方向音痴

服部 瑛

 自慢にもならないが、私も家内も紛れもない方向音痴である。知らない街角で、どちらかの道を選ぶ時、大体、目的地と逆方向に歩いていることが多く、しばしば夫婦喧嘩になる。子細、状況はご想像いただきたい。

 今夏、私たち夫婦と娘、そして友人を交えてニューヨークに旅立った。新聞・テレビ等で毎日、この街の名を見聞きしない日はなく、なんとなく身近に感じていたが、実際の飛行時間は長く、意外に遠い地だと知った。

 さて翌日、私たちは意気揚々と大都会ニューヨークの街に繰り出した。よく知られているように、この街は広大なセントラルパークを中心に、南北に走るアベニューと東西に通じるストリートが碁盤の目のように整備されている。地図で確認すると、それは京都の町並みよりさらに整然としているように見え、どれほどの方向音痴でも、道を間違えることなどあり得ないと思えた。

 しかしこの分かりやすさが盲点であった! 私たちは「近代美術館」を目指した。総勢四人。それぞれ頭に入れていた地図を思い浮かべながらブラブラと歩いていった。

 難なく着いた、と思った。が、違った!

 入口で、念のため確認したところ、そこは図書館であった。どこでどう勘違いしたのか、私たちは全く逆の方向に歩いてきていたのだった。まだ午前中だったとはいえ、真夏の陽が照りつける中、もとに戻って何とかたどり着いたが、所用時間一時間。十分で着けるはずだったのに、何ということか。

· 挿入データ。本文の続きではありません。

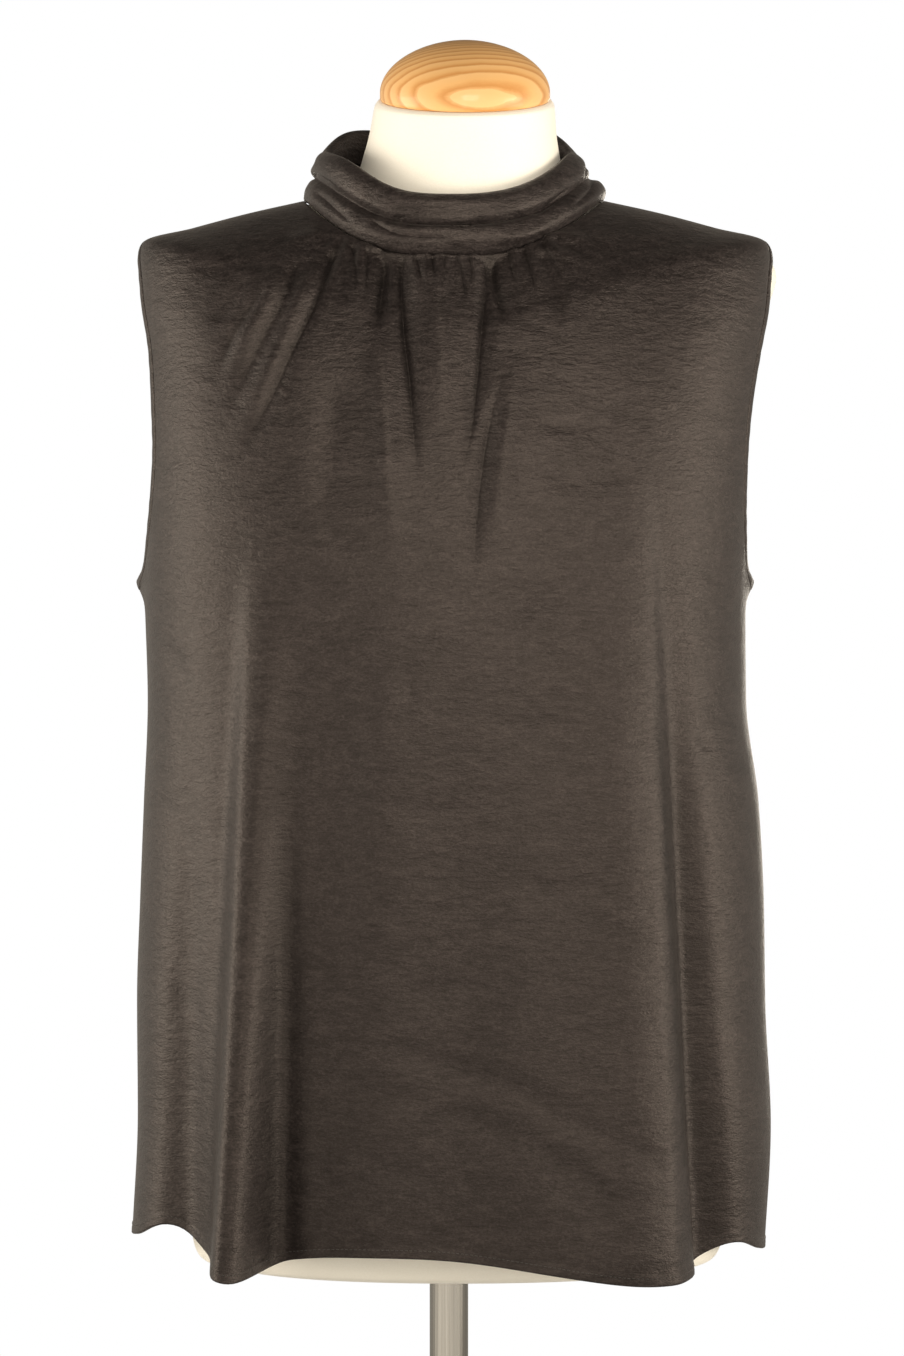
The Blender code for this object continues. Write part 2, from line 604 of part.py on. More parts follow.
def build_collar(material):
    """The band, open at centre back, as one wall that turns in at its top edge."""
    opening = math.radians(COLLAR_OPENING_DEG)
    angles = np.linspace(-math.pi + opening, math.pi - opening, COLLAR_COLUMNS + 1)
    points, faces = [], []
    for row in range(len(COLLAR_RINGS)):
        points.extend(collar_point(np.float64(row), angles))
    width = len(angles)
    for row in range(len(COLLAR_RINGS) - 1):
        for k in range(width - 1):
            a = row * width + k
            faces.append((a, a + 1, a + width + 1, a + width))
    return thicken(new_object("collar", points, faces, material), COLLAR_WALL)


# ---------------------------------------------------------------- turned pieces


def turned(name, profile, count, material, tilt=0.0, place=(0.0, 0.0, 0.0)):
    """A solid of revolution from (radius, height) points. Both ends are closed."""
    points, faces = [], []
    for radius, height in profile:
        for k in range(count):
            angle = 2.0 * math.pi * k / count
            points.append((radius * math.cos(angle), radius * math.sin(angle), height))
    for row in range(len(profile) - 1):
        faces.extend(join_rings(count, row * count, (row + 1) * count))
    faces.append(tuple(reversed(range(count))))
    last = (len(profile) - 1) * count
    faces.append(tuple(range(last, last + count)))
    obj = new_object(name, points, faces, material)
    obj.rotation_euler = (tilt, 0.0, 0.0)
    obj.location = place
    return obj


def build_form(material):
    """The limbless torso and neck, closed flat underneath and on top of the neck."""
    angles = np.linspace(0.0, 2.0 * math.pi, FORM_COLUMNS, endpoint=False)
    points, faces = [], []
    for values in FORM_RINGS:
        row = dict(zip(FORM_COLUMNS_NAMES, values))
        place = np.array([row.pop("centre_x"), row.pop("centre_y"), 0.0])
        points.extend(ring_point(angles, square=FORM_SQUARE, **row) + place)
    for i in range(len(FORM_RINGS) - 1):
        faces.extend(join_rings(FORM_COLUMNS, i * FORM_COLUMNS, (i + 1) * FORM_COLUMNS))
    faces.append(tuple(reversed(range(FORM_COLUMNS))))
    last = (len(FORM_RINGS) - 1) * FORM_COLUMNS
    faces.append(tuple(range(last, last + FORM_COLUMNS)))
    return new_object("dress_form", points, faces, material)


def build_neck_cap(material):
    """A turned dome that sits on the neck's tilted top."""
    profile = [
        (CAP_RADIUS - METAL_EDGE, 0.0),
        (CAP_RADIUS, METAL_EDGE),
        (CAP_RADIUS, CAP_WALL_HEIGHT),
    ]
    rise = CAP_HEIGHT - CAP_WALL_HEIGHT
    for step in range(1, CAP_STEPS + 1):
        angle = 0.5 * math.pi * step / (CAP_STEPS + 0.6)
        radius = CAP_RADIUS * math.cos(angle) ** (2.0 / CAP_ROUND)
        profile.append((radius, CAP_WALL_HEIGHT + rise * math.sin(angle) ** (2.0 / CAP_ROUND)))
    top = dict(zip(FORM_COLUMNS_NAMES, FORM_RINGS[-1]))
    tilt = math.atan2(top["z_back"] - top["z_front"], top["front"] + top["back"])
    place = (
        top["centre_x"],
        top["centre_y"] - CAP_GAP * math.sin(tilt),
        top["z_side"] + CAP_GAP * math.cos(tilt),
    )
    return turned("neck_cap", profile, CAP_SIDES, material, tilt, place)


def build_stand(material):
    base_profile = [
        (BASE_RADIUS - METAL_EDGE, 0.0),
        (BASE_RADIUS, METAL_EDGE),
        (BASE_RADIUS, BASE_THICK - BASE_EDGE),
        (BASE_RADIUS - 0.3 * BASE_EDGE, BASE_THICK - 0.3 * BASE_EDGE),
        (BASE_RADIUS - BASE_EDGE, BASE_THICK),
    ]
    turned("base_plate", base_profile, BASE_SIDES, material)
    foot = BASE_THICK + METAL_GAP
    sleeve = POLE_RADIUS + METAL_GAP
    hub_section = [
        (HUB_RADIUS, foot),
        (HUB_RADIUS, foot + 0.35 * HUB_HEIGHT),
        (HUB_TOP_RADIUS, foot + 0.8 * HUB_HEIGHT),
        (HUB_TOP_RADIUS - METAL_EDGE, foot + HUB_HEIGHT),
        (sleeve, foot + HUB_HEIGHT),
        (sleeve, foot),
    ]
    ring_solid("base_hub", hub_section, POLE_SIDES, material)
    form_underside = FORM_RINGS[0][RING_COLUMNS.index("z_side")]
    pole_profile = [(POLE_RADIUS, foot), (POLE_RADIUS, form_underside - METAL_GAP)]
    turned("pole", pole_profile, POLE_SIDES, material)


def ring_solid(name, section, count, material):
    """A closed section turned about Z, with a hole through its middle."""
    points, faces = [], []
    for radius, height in section:
        for k in range(count):
            angle = 2.0 * math.pi * k / count
            points.append((radius * math.cos(angle), radius * math.sin(angle), height))
    for row in range(len(section)):
        faces.extend(join_rings(count, row * count, (row + 1) % len(section) * count))
    return new_object(name, points, faces, material)


def build_buttons(material):
    """Covered buttons on the collar's end at centre back."""
    half = 0.5 * BUTTON_THICK
    profile = [
        (0.55 * BUTTON_RADIUS, -half),
        (0.97 * BUTTON_RADIUS, -0.4 * half),
        (BUTTON_RADIUS, 0.1 * half),
        (0.80 * BUTTON_RADIUS, 0.75 * half),
        (0.40 * BUTTON_RADIUS, half),
    ]
    for name, row in zip(("neck_button_lower", "neck_button_upper"), BUTTON_ROWS):
        angle = np.float64(math.pi - math.radians(BUTTON_TURN_DEG))
        seat = collar_point(np.float64(row), angle)
        above = collar_point(np.float64(row + BUTTON_SEAT_STEP), angle)
        below = collar_point(np.float64(row - BUTTON_SEAT_STEP), angle)
        slope = above - below
        tilt = math.atan2(slope[2], slope[1]) - math.pi
        lift = half + 0.5 * COLLAR_WALL + BUTTON_CLEAR
        out = np.array([0.0, -math.sin(tilt), math.cos(tilt)])
        turned(name, profile, BUTTON_SIDES, material, tilt, tuple(seat + out * lift))


# ---------------------------------------------------------------- materials


def material(name, colour, roughness, metallic=0.0, sheen=0.0):
    made = bpy.data.materials.new(name)
    made.use_nodes = True
    shader = made.node_tree.nodes["Principled BSDF"]
    shader.inputs["Base Color"].default_value = (*colour, 1.0)
    shader.inputs["Roughness"].default_value = roughness
    shader.inputs["Metallic"].default_value = metallic
    shader.inputs["Sheen Weight"].default_value = sheen
    made.diffuse_color = (*colour, 1.0)
    return made


def clear_scene():
    for obj in list(bpy.data.objects):
        bpy.data.objects.remove(obj, do_unlink=True)


def main():
    clear_scene()
    crepe = material("crepe", (0.070, 0.056, 0.045), 0.55, sheen=0.3)
    jersey = material("jersey", (0.86, 0.83, 0.76), 0.85)
    pine = material("pine", (0.72, 0.44, 0.17), 0.30)
    chrome = material("chrome", (0.60, 0.58, 0.55), 0.18, metallic=1.0)
    build_front(crepe)
    build_back(crepe)
    build_collar(crepe)
    build_binding("armhole_binding_left", -1, crepe)
    build_binding("armhole_binding_right", 1, crepe)
    build_buttons(crepe)
    build_form(jersey)
    build_neck_cap(pine)
    build_stand(chrome)


main()
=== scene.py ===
"""The blouse and its dress form, finished for the camera around their solids.

Metres, +Z up. The front faces -Y, and "left" and "right" are the viewer's, at -X and +X.
The section tables are those of the solids, so each cloth lies where its solid is, and
only the front's hem folds are cut anew. Here they are read at a finer step, and the
creases that were seen in the cloth are laid on.
"""

import math

import bpy
import numpy as np
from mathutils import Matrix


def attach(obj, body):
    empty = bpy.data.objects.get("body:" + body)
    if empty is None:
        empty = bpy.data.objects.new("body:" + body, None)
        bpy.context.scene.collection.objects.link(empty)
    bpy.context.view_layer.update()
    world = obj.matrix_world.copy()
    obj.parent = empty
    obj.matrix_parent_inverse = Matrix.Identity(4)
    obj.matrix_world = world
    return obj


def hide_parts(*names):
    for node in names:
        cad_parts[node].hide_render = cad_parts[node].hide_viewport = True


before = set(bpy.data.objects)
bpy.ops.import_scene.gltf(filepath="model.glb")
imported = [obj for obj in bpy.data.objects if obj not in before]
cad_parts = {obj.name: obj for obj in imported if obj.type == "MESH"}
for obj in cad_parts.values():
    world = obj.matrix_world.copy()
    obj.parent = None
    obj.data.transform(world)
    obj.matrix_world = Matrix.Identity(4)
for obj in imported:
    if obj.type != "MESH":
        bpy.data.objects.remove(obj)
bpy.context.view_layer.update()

# ---------------------------------------------------------------- the camera's view

CAMERA_X = 0.002
CAMERA_DISTANCE = 2.4
CAMERA_HEIGHT = 1.1296
VIEW_HALF_HEIGHT = 0.4407
SENSOR_HEIGHT = 24.0


def build_camera():
    data = bpy.data.cameras.new("camera")
    data.sensor_fit = "VERTICAL"
    data.sensor_height = SENSOR_HEIGHT
    data.lens = SENSOR_HEIGHT * CAMERA_DISTANCE / (2.0 * VIEW_HALF_HEIGHT)
    camera = bpy.data.objects.new("camera", data)
    camera.location = (CAMERA_X, -CAMERA_DISTANCE, CAMERA_HEIGHT)
    camera.rotation_euler = (0.5 * math.pi, 0.0, 0.0)
    bpy.context.scene.collection.objects.link(camera)
    bpy.context.scene.camera = camera


# ---------------------------------------------------------------- sizes and sections

CLOTH_WALL = 0.0011
# From this share of its half width a panel leaves the seam's line by half the gap, and
# its last edge curls in.
SEAM_START = 0.94
SEAM_GAP = 0.0003
SEAM_CURL_START = 0.985
SEAM_CURL = 0.0011
# The panels' edges are tucked a little under the armhole strips.
BINDING_WIDTH = 0.0066
BINDING_LAP = 0.0012
BINDING_WALL = 0.0019
COLLAR_WALL = 0.0016

# How far each armhole's arch cuts into the panels, as the cosine of its angle on a ring.
ARM_REACH_FRONT = 0.265
ARM_REACH_BACK = 0.215
ARM_SKEW = 0.80
ARM_ROUND = 0.60
ARM_EDGE_POWER = 3.0
ARM_WAY_STATIONS = 61
BINDING_FADE = 0.035
BINDING_EASE = 0.86
FOLDS_FADE = (0.80, 0.98)

# The cloth stands out below the armhole, and the hem is lower on the right.
UNDERARM_NUB = 0.0055
NUB_RUN = 0.010
NUB_TURN = 0.10
HEM_TILT = -0.022
HEM_TILT_RUN = 0.30

# Rings of the blouse, hem to neckline. square: 2 is an ellipse, and more is squarer. rise:
# how late a ring turns, on its way round, from the front's or back's height to the sides',
# or 0 where it slopes evenly.
BLOUSE_COLUMNS = (
    "run", "left", "right", "front", "back", "z_front", "z_side", "z_back", "square", "rise",
)
BLOUSE_RINGS = (
    (0.000, 0.2045, 0.2040, 0.127, 0.142, 0.7675, 0.7675, 0.7650, 2.35, 2.0),
    (0.077, 0.2010, 0.2080, 0.128, 0.139, 0.8450, 0.8450, 0.8430, 2.35, 2.0),
    (0.152, 0.2015, 0.2045, 0.128, 0.135, 0.9200, 0.9200, 0.9190, 2.35, 2.0),
    (0.217, 0.1995, 0.2035, 0.129, 0.130, 0.9850, 0.9850, 0.9850, 2.35, 2.0),
    (0.282, 0.1970, 0.2000, 0.131, 0.124, 1.0500, 1.0500, 1.0500, 2.35, 2.0),
    (0.347, 0.1945, 0.1920, 0.134, 0.117, 1.1150, 1.1150, 1.1150, 2.35, 2.0),
    (0.400, 0.1960, 0.1915, 0.136, 0.1135, 1.1650, 1.1680, 1.1700, 2.35, 2.0),
    (0.425, 0.1970, 0.1922, 0.136, 0.1125, 1.1880, 1.1930, 1.1970, 2.36, 2.0),
    (0.461, 0.1968, 0.1945, 0.135, 0.112, 1.2170, 1.2290, 1.2290, 2.40, 2.1),
    (0.499, 0.1965, 0.1980, 0.132, 0.112, 1.2430, 1.2670, 1.2600, 2.45, 2.2),
    (0.539, 0.1980, 0.2025, 0.128, 0.111, 1.2700, 1.3070, 1.2940, 2.45, 2.3),
    (0.573, 0.1985, 0.2070, 0.123, 0.109, 1.2940, 1.3410, 1.3220, 2.45, 2.5),
    (0.605, 0.2015, 0.2105, 0.1175, 0.106, 1.3170, 1.3730, 1.3490, 2.40, 2.7),
    (0.629, 0.2020, 0.2105, 0.1125, 0.102, 1.3350, 1.3970, 1.3690, 2.30, 2.9),
    (0.650, 0.1985, 0.2060, 0.1080, 0.098, 1.3480, 1.4110, 1.3850, 2.25, 3.0),
    (0.690, 0.1660, 0.1730, 0.1020, 0.090, 1.3630, 1.4205, 1.4055, 2.20, 3.0),
    (0.727, 0.1300, 0.1370, 0.0955, 0.084, 1.3790, 1.4303, 1.4290, 2.15, 3.0),
    (0.765, 0.0945, 0.1010, 0.0880, 0.078, 1.3955, 1.4385, 1.4520, 2.10, 3.0),
)
RUN_UNDERARM = 0.425
RUN_TIP = 0.650
RUN_NECK = 0.765
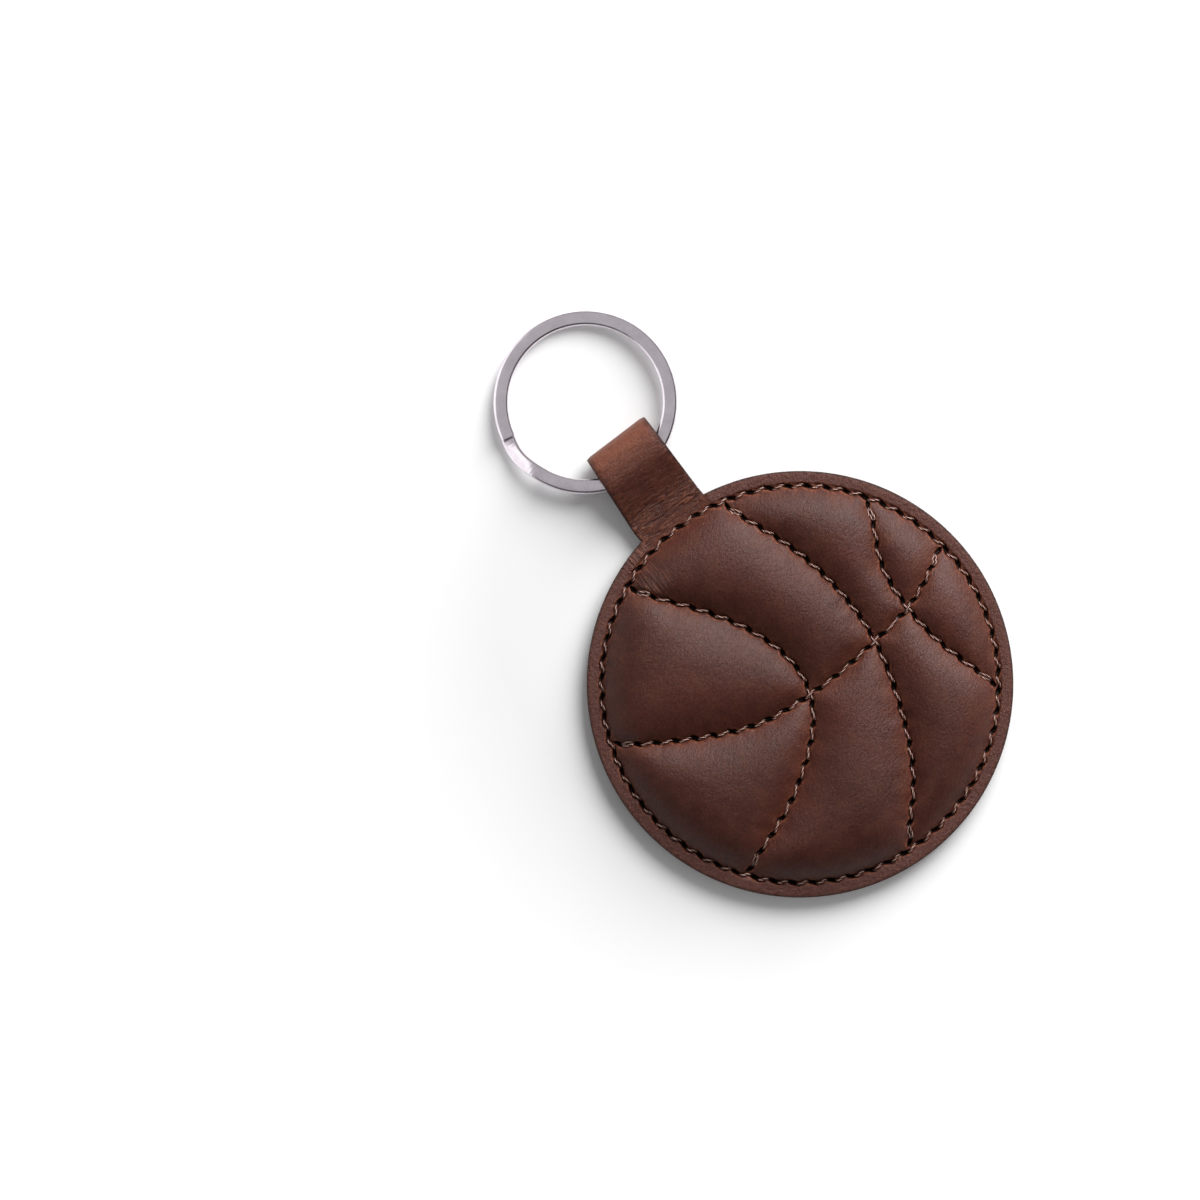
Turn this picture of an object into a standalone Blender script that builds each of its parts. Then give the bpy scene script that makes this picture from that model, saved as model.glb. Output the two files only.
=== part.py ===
"""A round quilted leather key fob with basketball seams, a folded leather tab and a split ring.

Metres, +Z up. The back cover lies on z = 0 with its centre at the origin, and the tab and the
ring lie along +Y. The disc's pieces are fixed together, the tab bends where it leaves the disc,
and the split ring swings in the tab.
"""

from math import asin, atan2, cos, hypot, pi, radians, sin, sqrt

import bmesh
import bpy
import numpy as np
from mathutils.geometry import delaunay_2d_cdt

MM = 0.001

# Clearances
GAP = 0.3 * MM  # between layers that touch
THREAD_GAP = 0.13 * MM  # between a thread and what it lies on

# Disc
DISC_RADIUS = 37.5 * MM
LEATHER = 1.3 * MM
LINING = 0.6 * MM
STITCH_INSET = 2.65 * MM  # disc's edge to the rim's stitch line
SHOULDER = 5.35 * MM  # rim's stitch line to where the seams run level
PADDING_INSET = 3.85 * MM  # rim's stitch line to the padding's edge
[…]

 京都だったら周囲の山々が方向指標になり得る。しかし同じような高層ビルが建ち並ぶニューヨークでは、現在地を確認する目標物は無きに等しい。

 二日目。失敗は二度と繰り返すまいと、私は地図を手にしっかり持って、「メトロポリタン美術館」へ。第三アベニューを真っ直ぐ北に向かって、W86ストリートを左に曲がり、いともたやすく到着。何と簡単な街だ!

 三日目。とあるイタリアレストランに向かった。昨日と同様、地図を片手に確認しながら歩いたのに、逆の道に入ってしまった。これは言い訳に聞こえるかもしれぬが、ホテル側の指示ミスであった。現地人でも整然としすぎている町並みのため間違えることがあるということだろう。

 道を訊きながらようやく到着。帰りはロックフェラービルを通って戻った。

 四日目。ダウンタウン街を巡るバスに乗って市内観光。このバスは約五分おきに順次回っており、好きな場所で降りることができる。あいにく小雨模様だったが、途中二か所ほど降りて観光した。巨大なエンパイヤステイトビルを仰ぎ、海上の「自由の女神」を遠望。決められたコースしか走らない日本の観光バスと違い、さすが個人の自由を尊重する国ならではのものだとおもしろかった。

 ブロードウエイで降りて昼食。家内の自信に満ちた説明でロックフェラービルに到着。 そこまでは何の問題もなかった。

 あとは昨日の道を帰るだけだと気を許したのがいけなかった。迷いに迷って、結局歩きづめになった。夜と昼の景観が全く違って見えたからかもしれない。皆、ニュウーヨークという街の位置感覚に疑心暗鬼になってしまったのか、口数が極端に少なくなった。

 方向音痴は、街路がいくら整然としていてもたやすく間違えるものだと思い知り、私は茫然と事実を認めるしかなかった。ニュウーヨークのように目標物が少ないところでは、整然としているからこそ、なおさら間違えやすいのかもしれない・・・・・。

 五日目。あえて遠回りしてでも納得できる道を歩いた。すると、住所や道に関しては極めて分かりやすい街だと、いまさらながら認識した。この心境に至るまで、一生懸命努力して、四日も費やした。自ら認めるのはちょっと悔しいが、私たち夫婦の方向音痴は今回の旅でも解消されなかった。

 教訓。一人で歩くと間違えないが、数人で歩くとかえって間違う。人生も同じかもしれない。他に依存しない、自らの歩みが何にも増して大切なのだ。

 追記:この旅から帰って丁度一か月後、世界を揺るがす大惨事が、このニューヨークで起きた。事故に遭われた方々のご冥福を心より祈りばかりである。